Given request:
Reproduce this listing in full.

Data section:

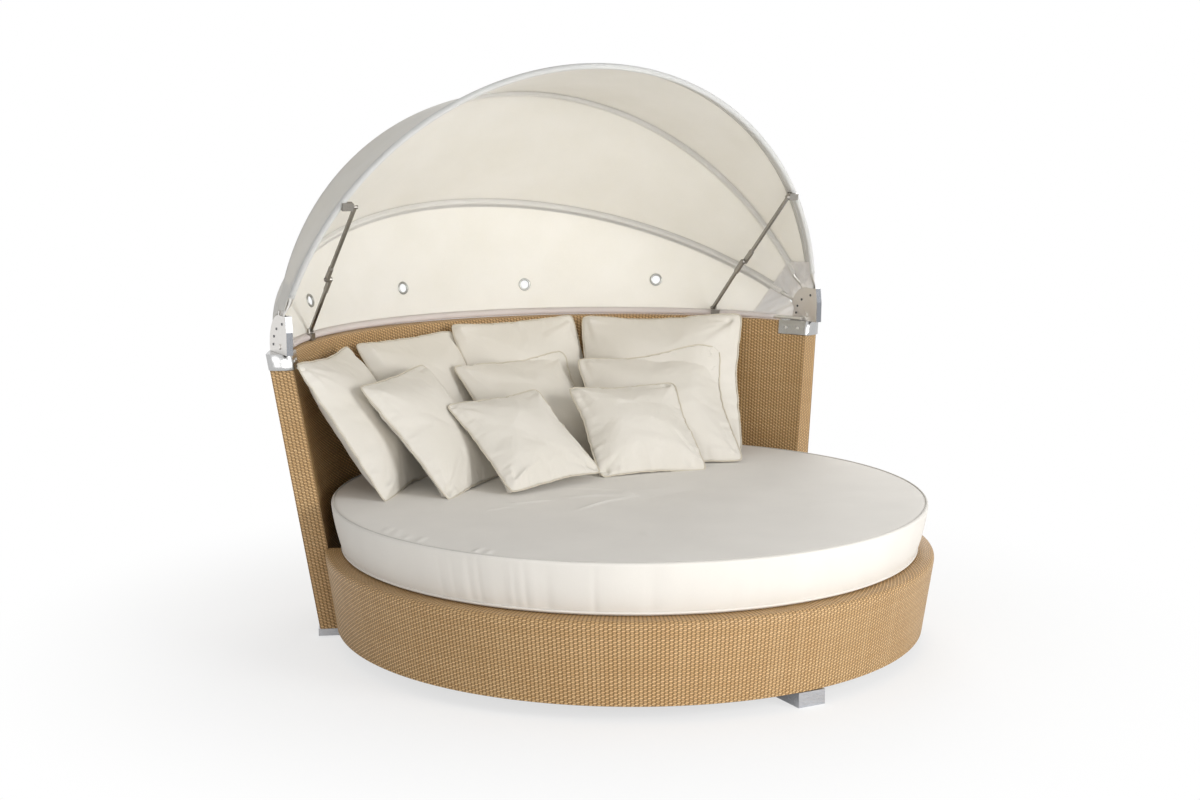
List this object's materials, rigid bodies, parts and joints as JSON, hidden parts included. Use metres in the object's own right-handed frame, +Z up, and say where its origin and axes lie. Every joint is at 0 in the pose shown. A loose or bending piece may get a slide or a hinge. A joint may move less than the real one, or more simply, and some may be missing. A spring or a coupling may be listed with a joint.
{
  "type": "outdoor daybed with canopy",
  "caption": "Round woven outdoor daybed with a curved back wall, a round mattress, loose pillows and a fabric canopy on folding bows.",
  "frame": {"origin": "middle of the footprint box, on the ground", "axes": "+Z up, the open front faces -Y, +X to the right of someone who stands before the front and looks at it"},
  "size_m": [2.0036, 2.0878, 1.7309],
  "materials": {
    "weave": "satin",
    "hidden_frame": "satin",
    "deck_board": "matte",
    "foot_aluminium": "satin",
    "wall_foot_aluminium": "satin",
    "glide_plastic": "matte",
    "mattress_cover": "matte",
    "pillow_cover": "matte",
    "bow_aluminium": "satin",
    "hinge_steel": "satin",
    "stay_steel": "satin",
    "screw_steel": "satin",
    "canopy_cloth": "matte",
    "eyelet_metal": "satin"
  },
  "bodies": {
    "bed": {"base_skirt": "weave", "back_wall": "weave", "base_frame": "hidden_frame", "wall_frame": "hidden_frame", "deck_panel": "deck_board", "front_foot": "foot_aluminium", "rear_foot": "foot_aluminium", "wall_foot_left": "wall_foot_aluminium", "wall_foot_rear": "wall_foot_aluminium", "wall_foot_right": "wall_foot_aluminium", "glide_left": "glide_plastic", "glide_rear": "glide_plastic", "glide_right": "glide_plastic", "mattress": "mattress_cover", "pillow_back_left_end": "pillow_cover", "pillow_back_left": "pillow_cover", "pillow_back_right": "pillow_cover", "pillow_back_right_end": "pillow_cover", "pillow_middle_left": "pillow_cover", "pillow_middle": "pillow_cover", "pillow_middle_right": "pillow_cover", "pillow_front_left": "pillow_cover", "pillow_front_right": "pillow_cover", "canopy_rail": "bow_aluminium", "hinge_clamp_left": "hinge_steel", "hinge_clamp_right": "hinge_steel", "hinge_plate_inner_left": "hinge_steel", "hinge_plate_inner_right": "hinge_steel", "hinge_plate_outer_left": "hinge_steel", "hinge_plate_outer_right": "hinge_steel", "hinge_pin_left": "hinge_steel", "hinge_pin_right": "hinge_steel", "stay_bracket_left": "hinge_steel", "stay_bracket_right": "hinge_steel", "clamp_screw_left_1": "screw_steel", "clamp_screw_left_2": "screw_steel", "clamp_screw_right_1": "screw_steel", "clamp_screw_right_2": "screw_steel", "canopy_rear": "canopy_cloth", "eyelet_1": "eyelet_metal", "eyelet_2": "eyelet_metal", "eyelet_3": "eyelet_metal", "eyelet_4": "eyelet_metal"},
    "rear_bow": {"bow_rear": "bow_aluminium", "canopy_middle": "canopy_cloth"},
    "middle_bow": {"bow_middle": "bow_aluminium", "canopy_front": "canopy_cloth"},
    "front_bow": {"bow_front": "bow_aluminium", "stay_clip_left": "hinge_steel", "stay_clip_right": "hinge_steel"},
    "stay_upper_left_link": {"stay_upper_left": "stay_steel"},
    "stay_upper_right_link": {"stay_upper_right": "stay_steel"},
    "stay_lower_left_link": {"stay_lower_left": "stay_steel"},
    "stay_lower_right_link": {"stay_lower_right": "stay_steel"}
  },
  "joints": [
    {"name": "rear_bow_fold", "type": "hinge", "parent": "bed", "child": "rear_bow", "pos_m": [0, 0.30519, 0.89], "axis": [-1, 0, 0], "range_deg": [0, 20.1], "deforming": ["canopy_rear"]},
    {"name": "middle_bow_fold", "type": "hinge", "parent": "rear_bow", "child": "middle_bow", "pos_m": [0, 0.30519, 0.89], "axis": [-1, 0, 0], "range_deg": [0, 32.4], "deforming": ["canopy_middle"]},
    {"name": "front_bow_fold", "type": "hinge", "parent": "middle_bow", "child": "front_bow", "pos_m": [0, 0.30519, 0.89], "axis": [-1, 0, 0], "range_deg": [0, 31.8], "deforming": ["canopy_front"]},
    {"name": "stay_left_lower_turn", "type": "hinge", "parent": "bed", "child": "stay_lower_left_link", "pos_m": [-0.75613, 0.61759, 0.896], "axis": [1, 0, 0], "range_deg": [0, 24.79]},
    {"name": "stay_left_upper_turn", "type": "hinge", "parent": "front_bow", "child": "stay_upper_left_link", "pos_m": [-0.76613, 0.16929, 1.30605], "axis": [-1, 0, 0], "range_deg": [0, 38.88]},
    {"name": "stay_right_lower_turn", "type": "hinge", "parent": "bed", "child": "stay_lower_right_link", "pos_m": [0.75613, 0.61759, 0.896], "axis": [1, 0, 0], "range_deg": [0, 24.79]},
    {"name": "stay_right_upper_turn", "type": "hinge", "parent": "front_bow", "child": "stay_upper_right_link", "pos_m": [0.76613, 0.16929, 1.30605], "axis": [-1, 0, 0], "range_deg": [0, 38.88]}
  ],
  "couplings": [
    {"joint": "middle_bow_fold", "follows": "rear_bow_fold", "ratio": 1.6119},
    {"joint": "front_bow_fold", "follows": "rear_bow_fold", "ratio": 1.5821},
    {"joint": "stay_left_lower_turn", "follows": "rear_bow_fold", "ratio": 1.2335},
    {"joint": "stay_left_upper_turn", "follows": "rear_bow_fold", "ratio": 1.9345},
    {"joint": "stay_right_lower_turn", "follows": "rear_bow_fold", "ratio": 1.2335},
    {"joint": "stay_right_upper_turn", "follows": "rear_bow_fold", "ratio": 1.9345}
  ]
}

Solution for this task:
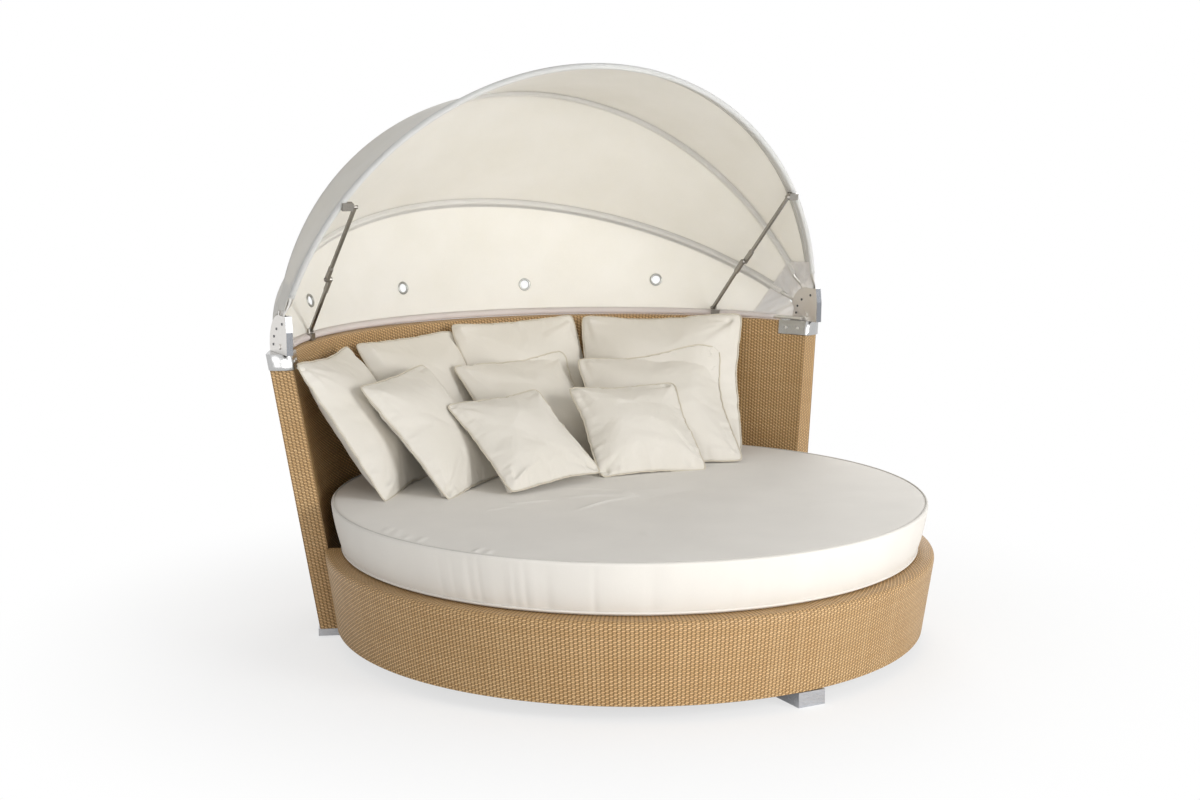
List this object's materials, rigid bodies, parts and joints as JSON, hidden parts included. Use metres in the object's own right-handed frame, +Z up, and say where its origin and axes lie. Every joint is at 0 in the pose shown. A loose or bending piece may get a slide or a hinge. A joint may move less than the real one, or more simply, and some may be missing. A spring or a coupling may be listed with a joint.
{
  "type": "outdoor daybed with canopy",
  "caption": "Round woven outdoor daybed with a curved back wall, a round mattress, loose pillows and a fabric canopy on folding bows.",
  "frame": {"origin": "middle of the footprint box, on the ground", "axes": "+Z up, the open front faces -Y, +X to the right of someone who stands before the front and looks at it"},
  "size_m": [2.0036, 2.0878, 1.7309],
  "materials": {
    "weave": "satin",
    "hidden_frame": "satin",
    "deck_board": "matte",
    "foot_aluminium": "satin",
    "wall_foot_aluminium": "satin",
    "glide_plastic": "matte",
    "mattress_cover": "matte",
    "pillow_cover": "matte",
    "bow_aluminium": "satin",
    "hinge_steel": "satin",
    "stay_steel": "satin",
    "screw_steel": "satin",
    "canopy_cloth": "matte",
    "eyelet_metal": "satin"
  },
  "bodies": {
    "bed": {"base_skirt": "weave", "back_wall": "weave", "base_frame": "hidden_frame", "wall_frame": "hidden_frame", "deck_panel": "deck_board", "front_foot": "foot_aluminium", "rear_foot": "foot_aluminium", "wall_foot_left": "wall_foot_aluminium", "wall_foot_rear": "wall_foot_aluminium", "wall_foot_right": "wall_foot_aluminium", "glide_left": "glide_plastic", "glide_rear": "glide_plastic", "glide_right": "glide_plastic", "mattress": "mattress_cover", "pillow_back_left_end": "pillow_cover", "pillow_back_left": "pillow_cover", "pillow_back_right": "pillow_cover", "pillow_back_right_end": "pillow_cover", "pillow_middle_left": "pillow_cover", "pillow_middle": "pillow_cover", "pillow_middle_right": "pillow_cover", "pillow_front_left": "pillow_cover", "pillow_front_right": "pillow_cover", "canopy_rail": "bow_aluminium", "hinge_clamp_left": "hinge_steel", "hinge_clamp_right": "hinge_steel", "hinge_plate_inner_left": "hinge_steel", "hinge_plate_inner_right": "hinge_steel", "hinge_plate_outer_left": "hinge_steel", "hinge_plate_outer_right": "hinge_steel", "hinge_pin_left": "hinge_steel", "hinge_pin_right": "hinge_steel", "stay_bracket_left": "hinge_steel", "stay_bracket_right": "hinge_steel", "clamp_screw_left_1": "screw_steel", "clamp_screw_left_2": "screw_steel", "clamp_screw_right_1": "screw_steel", "clamp_screw_right_2": "screw_steel", "canopy_rear": "canopy_cloth", "eyelet_1": "eyelet_metal", "eyelet_2": "eyelet_metal", "eyelet_3": "eyelet_metal", "eyelet_4": "eyelet_metal"},
    "rear_bow": {"bow_rear": "bow_aluminium", "canopy_middle": "canopy_cloth"},
    "middle_bow": {"bow_middle": "bow_aluminium", "canopy_front": "canopy_cloth"},
    "front_bow": {"bow_front": "bow_aluminium", "stay_clip_left": "hinge_steel", "stay_clip_right": "hinge_steel"},
    "stay_upper_left_link": {"stay_upper_left": "stay_steel"},
    "stay_upper_right_link": {"stay_upper_right": "stay_steel"},
    "stay_lower_left_link": {"stay_lower_left": "stay_steel"},
    "stay_lower_right_link": {"stay_lower_right": "stay_steel"}
  },
  "joints": [
    {"name": "rear_bow_fold", "type": "hinge", "parent": "bed", "child": "rear_bow", "pos_m": [0, 0.30519, 0.89], "axis": [-1, 0, 0], "range_deg": [0, 20.1], "deforming": ["canopy_rear"]},
    {"name": "middle_bow_fold", "type": "hinge", "parent": "rear_bow", "child": "middle_bow", "pos_m": [0, 0.30519, 0.89], "axis": [-1, 0, 0], "range_deg": [0, 32.4], "deforming": ["canopy_middle"]},
    {"name": "front_bow_fold", "type": "hinge", "parent": "middle_bow", "child": "front_bow", "pos_m": [0, 0.30519, 0.89], "axis": [-1, 0, 0], "range_deg": [0, 31.8], "deforming": ["canopy_front"]},
    {"name": "stay_left_lower_turn", "type": "hinge", "parent": "bed", "child": "stay_lower_left_link", "pos_m": [-0.75613, 0.61759, 0.896], "axis": [1, 0, 0], "range_deg": [0, 24.79]},
    {"name": "stay_left_upper_turn", "type": "hinge", "parent": "front_bow", "child": "stay_upper_left_link", "pos_m": [-0.76613, 0.16929, 1.30605], "axis": [-1, 0, 0], "range_deg": [0, 38.88]},
    {"name": "stay_right_lower_turn", "type": "hinge", "parent": "bed", "child": "stay_lower_right_link", "pos_m": [0.75613, 0.61759, 0.896], "axis": [1, 0, 0], "range_deg": [0, 24.79]},
    {"name": "stay_right_upper_turn", "type": "hinge", "parent": "front_bow", "child": "stay_upper_right_link", "pos_m": [0.76613, 0.16929, 1.30605], "axis": [-1, 0, 0], "range_deg": [0, 38.88]}
  ],
  "couplings": [
    {"joint": "middle_bow_fold", "follows": "rear_bow_fold", "ratio": 1.6119},
    {"joint": "front_bow_fold", "follows": "rear_bow_fold", "ratio": 1.5821},
    {"joint": "stay_left_lower_turn", "follows": "rear_bow_fold", "ratio": 1.2335},
    {"joint": "stay_left_upper_turn", "follows": "rear_bow_fold", "ratio": 1.9345},
    {"joint": "stay_right_lower_turn", "follows": "rear_bow_fold", "ratio": 1.2335},
    {"joint": "stay_right_upper_turn", "follows": "rear_bow_fold", "ratio": 1.9345}
  ]
}